A second survey was ordered and taken between 1941 and 1943 with the purpose of longer-term planning, and was known at the time as the Second Domesday Book. All farms and small holdings of five or more acres including market gardens, horticulture and poultry establishments were surveyed resulting in three types of records:
- A map of the each farm showing its fields and boundaries, using 5", 12 ½" or 25" Ordnance Survey maps as a base.
- A primary farm record which stated:
- Owner’s and occupier’s name.
- Conditions of tenure and occupation.
- Nature and state of the farm including its fertility, adequacy of equipment, water and electricity supplies, degree of weed and pest infestation.

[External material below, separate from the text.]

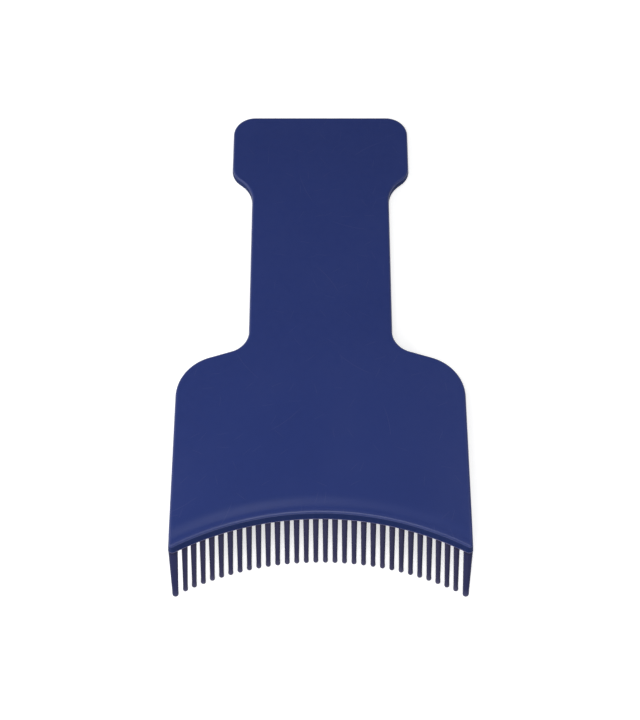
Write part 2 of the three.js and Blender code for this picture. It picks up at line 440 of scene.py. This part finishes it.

- Management efficiency of the farm.
- Farm census return on 4 June 1941 containing:
- Statistics of crop acreages and livestock numbers, including small fruit, vegetables and stocks of hay and straw.
- Number of farm workers.
- Rent payable.
- Length of occupancy.
Holdings of one to five acres had a different survey, but they accounted for less than one per cent of the total area of grass and crops. The farmer had to complete forms with information and was interviewed by the surveyors. A significant change from the first survey of 1940-1941 was that the A, B and C categories now referred to how the farmer managed his resources, rather than the innate possible productivity.
These records provide a good description of 300,000 farms and other agricultural and horticultural holdings with details of just about every tree and animal. They are primarily of use to family historians with ancestors on the land at this time.
The records are now at TNA in various MAF series which are listed in TNA research guide D106 (which includes a sample farm survey and map), and explained in more detail by William Foot (Maps for Family History, 1994). They do not appear to be held on microfilm by the FHL.